Section 5: Redox Reactions (C6.3)

Many chemical reactions involve the transfer of oxygen. These are known as Redox Reactions. The term 'Redox' is a combination of Reduction and Oxidation.

Definitions based on Oxygen Transfer (Core)

1. Oxidation

Oxidation is defined as the gain of oxygen by a substance.

• Example: Magnesium metal reacting with oxygen to form magnesium oxide: $$2Mg + O_2 \rightarrow 2MgO$$ Magnesium has gained oxygen, so it has been oxidised.

2. Reduction

Reduction is defined as the loss of oxygen by a substance.

• Example: Copper(II) oxide reacting with hydrogen: $$CuO + H_2 \rightarrow Cu + H_2O$$ Copper(II) oxide has lost oxygen, so it has been reduced.

Simultaneous Oxidation and Reduction

In every redox reaction, oxidation and reduction happen simultaneously (at the same time). You can’t have one without the other!

Let's look at the reaction between copper(II) oxide and hydrogen again: $$CuO + H_2 \rightarrow Cu + H_2O$$

• \(CuO\) loses oxygen to become \(Cu\). \(CuO\) is reduced.
• \(H_2\) gains oxygen to become \(H_2O\). \(H_2\) is oxidised.

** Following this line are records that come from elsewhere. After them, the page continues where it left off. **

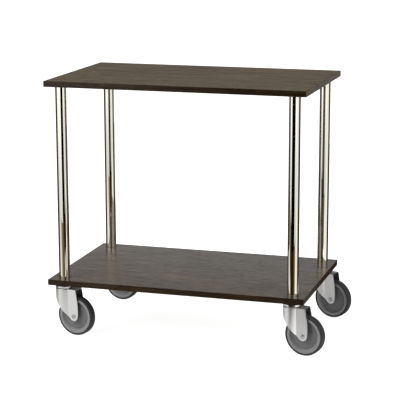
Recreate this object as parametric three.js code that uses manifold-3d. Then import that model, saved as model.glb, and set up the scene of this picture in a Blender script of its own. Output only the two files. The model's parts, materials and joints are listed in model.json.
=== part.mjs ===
// Bar cart: two wood-grain boards on four tube posts, carried by four swivel castors.
// Millimetres, +Z up, +X along the boards, the long front side facing -Y.
// The origin is the middle of the whole cart's box, on the floor.

import * as THREE from 'three';
import { mergeVertices } from 'three/addons/utils/BufferGeometryUtils.js';
import Module from 'manifold-3d';

const wasm = await Module();
wasm.setup();

// ---- driving dimensions -------------------------------------------------------------

const FIT = 0.3; // running and assembly clearance

// Boards
const BOARD_LENGTH = 820;
const BOARD_DEPTH = 500;
const BOARD_THICKNESS = 18;
const BANDING = 1; // edge banding on all four sides

// Posts, screwed down from the castors and up into the top board
const POST_RADIUS = 17.5;
const POST_WALL = 1.5;
const POST_LENGTH = 607;
const POST_INSET_X = 42; // post axis to the end of the board
const POST_INSET_Y = 38; // post axis to the long side of the board
const PLUG_LENGTH = 28;
const STUD_RADIUS = 5;
const STUD_REACH = 11; // stud inside the top board
const INSERT_RADIUS = 7.7;
const INSERT_LENGTH = 12.5;

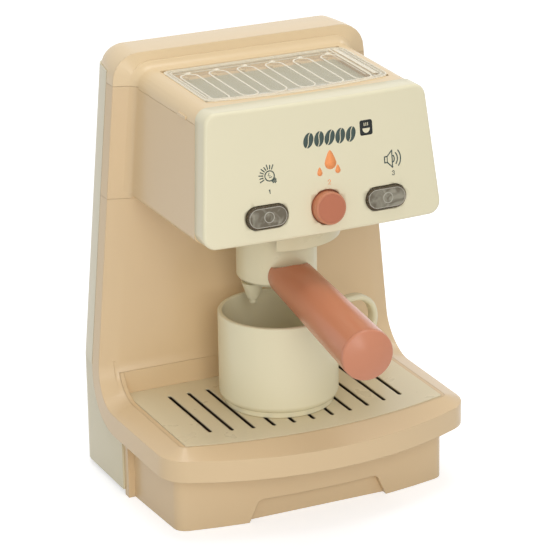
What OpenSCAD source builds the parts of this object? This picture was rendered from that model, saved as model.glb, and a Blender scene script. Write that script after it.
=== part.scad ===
// Toy coffee maker: a tower with a hood over a cup bay, a bayonet filter holder, a cup,
// a drip tray and a battery base. +X is right seen from the front, -Y is the front, +Z is up.
// The origin lies on the standing face, in the middle plane.

/* [Body] */
// Height over everything
body_h = 229; // [225:1:234]
// Width across the rim of the base
body_w = 172; // [168:1:178]
// Width of the tower at its very top
tower_top_w = 139.4; // [136:0.2:143]
// How much the tower widens on each side per millimetre downwards
tower_flare = 0.0897; // [0.085:0.0005:0.095]
// Distance from the origin forward to the front of the base rim
base_front = 83; // [81:0.5:88]
// Distance from the origin back to the back face
base_back = 61; // [59:0.5:66]
// Distance from the origin back to the crease of the tower front
tower_front = 28.5; // [27:0.5:31]
// Depth of the flange round the tower front
flange_d = 8.8; // [8:0.2:10]
// Radius of the sweep from the tower front into the base
sweep_r = 22; // [21:0.5:24]
// Width of the sloping border inside the flange
border_w = 11; // [10:0.5:12]
// Height of the sloping border
border_h = 4.2; // [3.6:0.1:4.8]
// Wall thickness of the housings
wall = 2.2; // [1.8:0.1:2.5]
// Radius of the upright corners at the back
back_corner_r = 12; // [10:0.5:13]

/* [Base] */
// Height of the upper crease of the base rim
rim_z = 44; // [43:0.5:46]
// Height of the rim's upright face
rim_h = 11.5; // [10.5:0.5:13]
// Radius of the rim's front corners
rim_corner_r = 18; // [16:0.5:20]
// Radius of the bow of the rim's front
rim_front_r = 170; // [160:5:190]
// Width across the skirt under the rim
skirt_w = 154; // [150:1:157]
// Set-back of the skirt's front from the rim's front
skirt_setback = 23; // [21:0.5:25]
// Height of the finger recess in the skirt
recess_h = 12; // [10:0.5:14]
// Half-width of the finger recess at the bottom
recess_half = 38.5; // [35:0.5:42]

/* [Hood] */
// Radius of the fillet between the hood and the tower
root_r = 5; // [4:0.5:6]
// Height of the underside of the hood
hood_z = 154; // [152:0.5:156]
// Width of the hood at its underside
hood_w = 131; // [128:0.5:134]
// Narrowing of each side of the hood per millimetre upwards
hood_flare = 0.09; // [0.08:0.005:0.1]
// Distance from the origin forward to the top edge of the front panel
panel_front = 59.9; // [58:0.5:62]
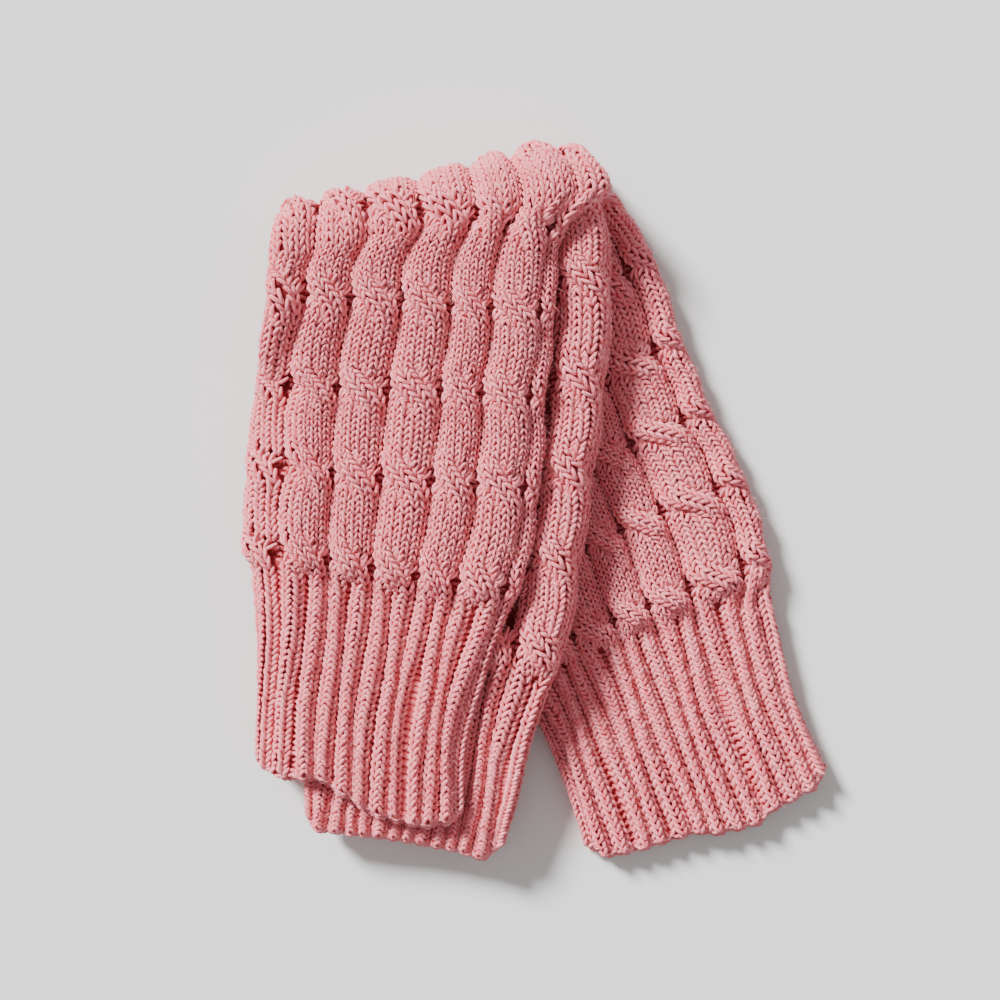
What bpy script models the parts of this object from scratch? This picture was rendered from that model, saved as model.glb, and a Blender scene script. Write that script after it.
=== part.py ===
"""Pair of cable knit stockings, laid together, folded in half and set down on a table.

Each stocking is a knitted tube, open at both ribbed cuffs. Stocking 1 lies outside: its upper half is on top,
it turns over at the back and its lower half lies on the table, splayed to the right. Stocking 2 lies inside
the fold, and its own lower half, which nothing shows, shares one rounded solid with its upper half.
Sizes are in millimetres until the meshes are made. +X is to the right and +Y to the folded end.
"""
import math
from collections import namedtuple

import bmesh
import bpy
import numpy as np

for old in list(bpy.data.objects):
    bpy.data.objects.remove(old, do_unlink=True)

METRE = 0.001

# The knitting
ROW = 1.94
CROSS_EVERY = 14.0
RINGS_A_CROSS = 6
CUFF_ROWS = 32.0
CUFF_BLEND = 5.0
CABLE_RISE = 3.3
RIB_RISE = 1.7
FRONT_LIFT = 0.2
BACK_DIP = 0.6
STRAND_HALF = 0.295
STRAND_AT = 0.29
EDGE_SCALLOP = 1.7

# The flattened tubes
HALF = 3.3
ROUND = 4.6
MOUTH_WALL = 2.4
MOUTH_DEPTH = 16.0
GAP = 0.6

# The stack of stocking 2: on the table at the left, on stocking 1's lower half at the right
STACK_LOW_TOP = 13.6
STACK_HIGH_TOP = 21.1
STACK_HIGH_UNDER = 7.0
UPPER_PANEL = 6.7

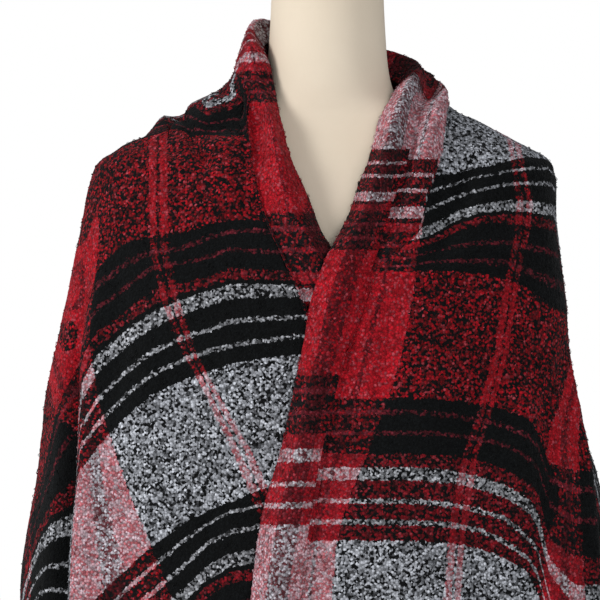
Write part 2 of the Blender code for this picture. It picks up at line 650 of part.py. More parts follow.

Important Naming Convention (Core)

You need to identify oxidation and reduction based on the names of ions. This is important when dealing with transition metals like iron and copper, which can exist in multiple ion states:

• Iron(II) ion (\(Fe^{2+}\)) is oxidised to Iron(III) ion (\(Fe^{3+}\)) (it loses an electron).
• Copper(II) ion (\(Cu^{2+}\)) is reduced to Copper(I) ion (\(Cu^{+}\)) or to Copper metal (it gains electrons).

In the Combined Science syllabus, you must be able to recognise these different states, even if the definition provided in C6.3 focuses primarily on oxygen transfer.